Satisfying the New York DEC would take far more than that, however. For example, as a condition of obtaining a permit for the plant, PSEG had to do some significant environmental remediation. The company had to create 1.5 acres of new wetlands for every acre displaced by the new infrastructure of the riverside plant. (Relatively, that wasn’t much of an imposition; the nearby Athens Generating Plant that went on-line in 2004 had to remediate wetlands at a 5:1 ratio.)

Given the site’s number of overhead power lines and underground gas lines, building the new wetlands was a bit of a tight squeeze. But PSEG turned the trick. It set up an estuary and planted indigenous trees, shrubs, and plants of the right species to maintain botanical diversity (Figure 3). The company even stocked ponds with "mosquito fish" (Gambusia affinis), known for their appetite for mosquito larvae.

3. Quacking the code. To obtain a permit for the repowering project, PSEG had to create one and a half acres of wetlands for every acre taken away by construction of the new plant. Courtesy: PSEG Power

Making BEC aesthetically pleasing was another condition of the permit to repower. To reduce the visual impact of the new plant on the surrounding area—including the river—PSEG sawed off the four stacks of the old plant, which stood 175 feet above the nine-story (162-foot-high) main building. Here, too, the presence of overhead power lines complicated the task.

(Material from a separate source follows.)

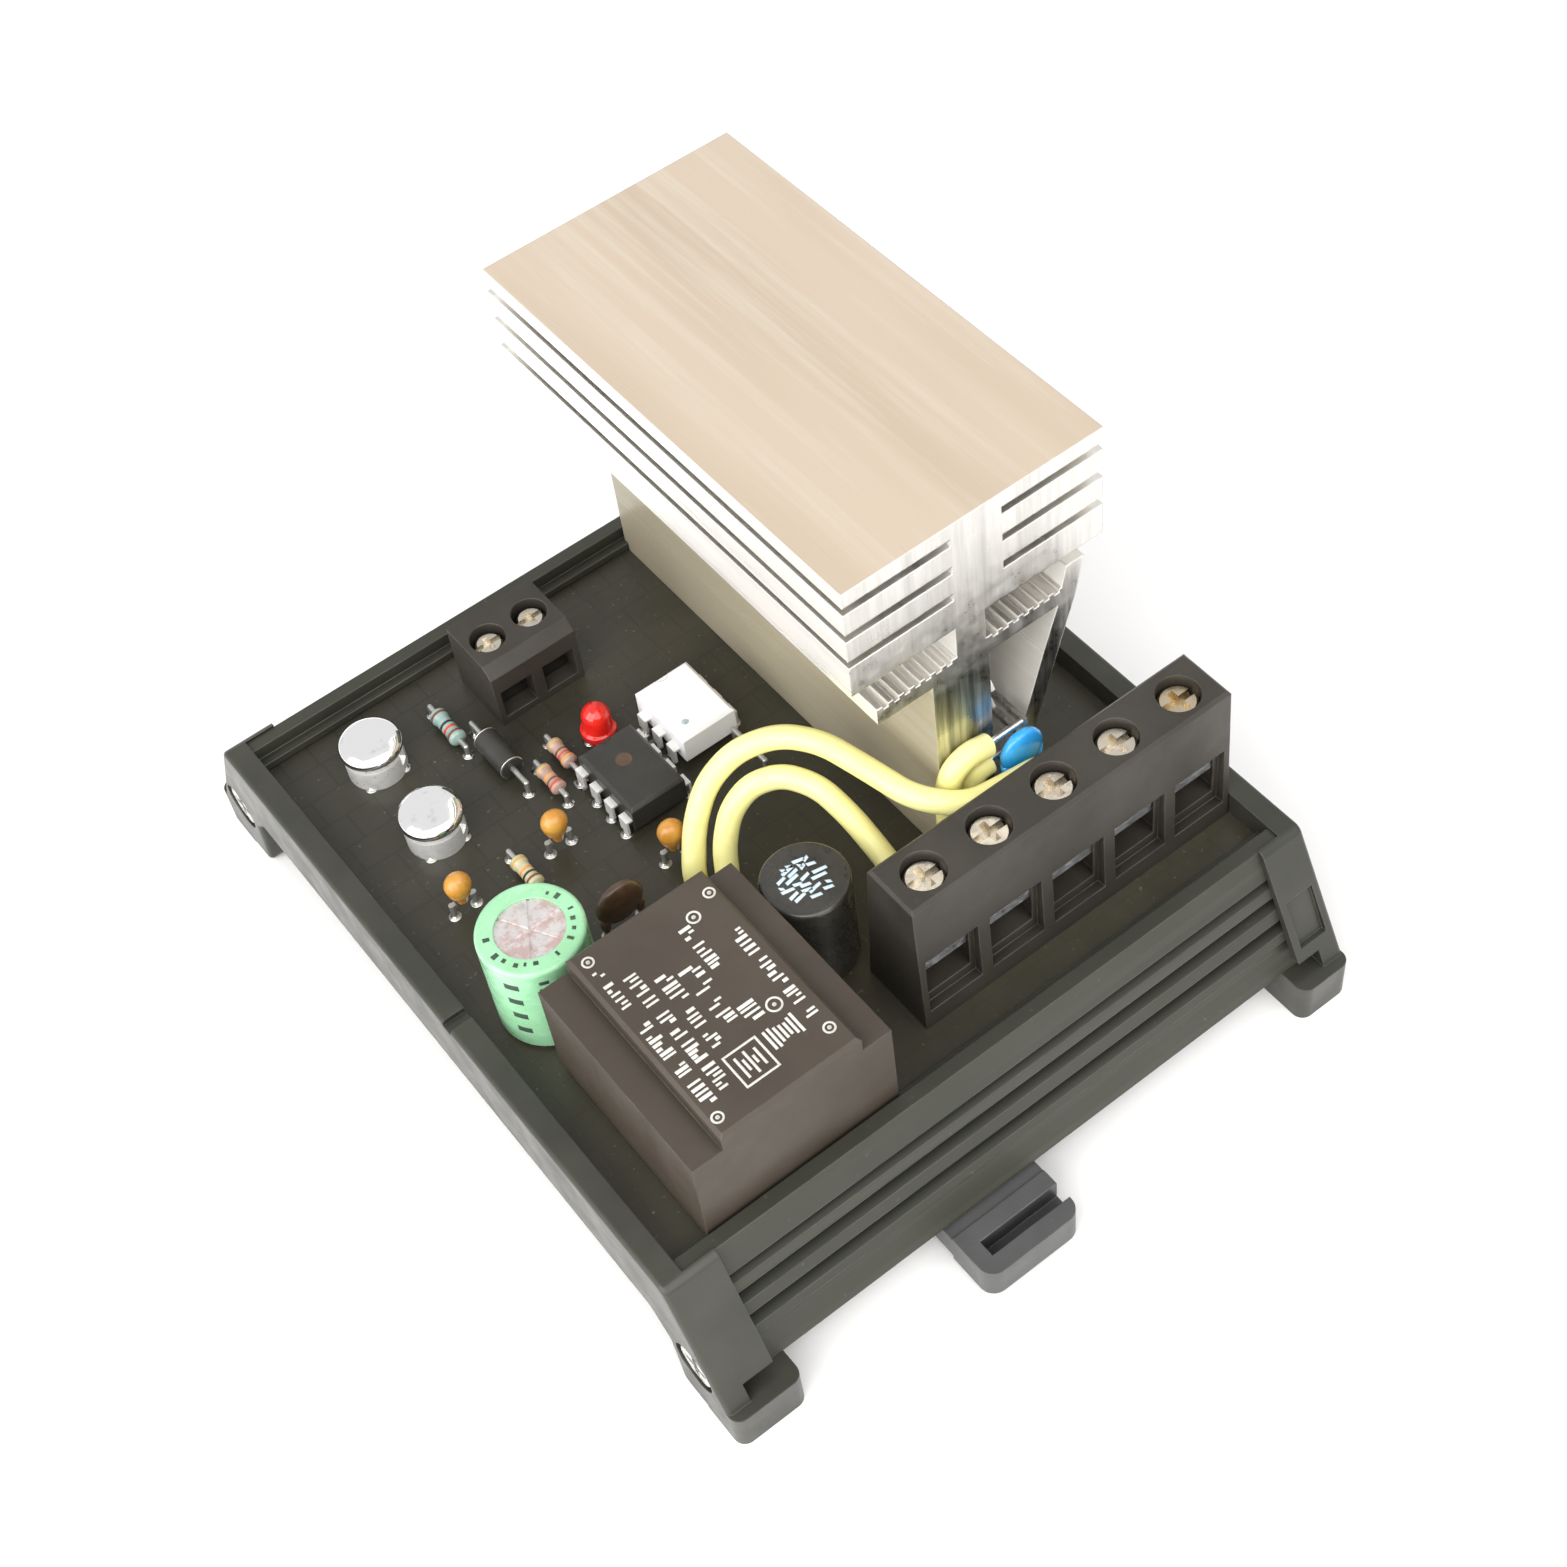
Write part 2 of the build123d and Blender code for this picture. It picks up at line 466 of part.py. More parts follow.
# ---------------------------------------------------------------- heat sink
# Each fin: lowest and highest x, lowest and highest z. The section runs along y.
FINS = [
    ((2.5, 31.0), (58.75, SINK_TOP)),
    ((2.5, 31.0), (55.35, 57.85)),
    ((2.5, 31.0), (51.95, 54.45)),
    ((2.5, 31.0), (47.4, 51.05)),
    ((4.9, 26.6), (41.5, 43.5)),
]
WEBS = [((14.0, 19.6), (50.5, 59.0)), ((14.0, 17.3), (43.0, 48.0)), (LEG_X, (BOARD_TOP, 42.0))]
SIDE_FIN = [(19.9, 18.6), (21.9, 24.4), (23.9, 29.8), (26.3, 37.2), (27.8, 41.5), (28.8, 46.0)]
SIDE_FIN_THICK = 2.05
RIB_PITCH = 1.2                # fine grooves along the lowest fin's upper face
RIB_X = [5.9 + RIB_PITCH * i for i in range(7)] + [18.4 + RIB_PITCH * i for i in range(7)]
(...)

The crane needed for the demolition of the stacks had to be erected in place, rather than wheeled in.

Another aesthetics hoop that PSEG was asked to jump through involved the visible vapor plumes generated by the new plant’s wet/dry cooling towers. The company found that the incidence of "blue plumes" could be reduced by 75% (compared with a wet tower) by installing louvers halfway up the towers (Figure 4). When the dew point hits a certain level, the louvers open automatically, releasing from the side of the tower a considerable volume of air that otherwise would have reached the top. At dew point plus several degrees, a certain amount of steam vented to atmosphere will travel only a short distance before disappearing. The part of the steam that is latent heat remains visible, but not the part that is water vapor.

4. Now you see it . . . Triggered by dew point, louvers halfway up the cooling tower bank open automatically to reduce Bethlehem Energy Center’s emissions of "blue plumes." Courtesy: PSEG Power

So far, so good

Since being commissioned last summer, Bethlehem Energy Center has given PSEG Power just what it had in mind when it bought Albany Steam Station in 2000: a 750-MW addition to its 14,000-MW fleet that runs efficiently and cleanly and is well-positioned to make a profit. Between July 18, 2005, and June 30, 2006, the plant operated for 3,733 hours and generated 1,835,062 megawatt-hours.

Just as important, BEC can boast of a perfect safety record. As of this June 30, the plant had accumulated 2,294 days without a lost-time accident. Since commissioning, some 708,850 hours have been worked by plant employees without an OSHA-recordable incident.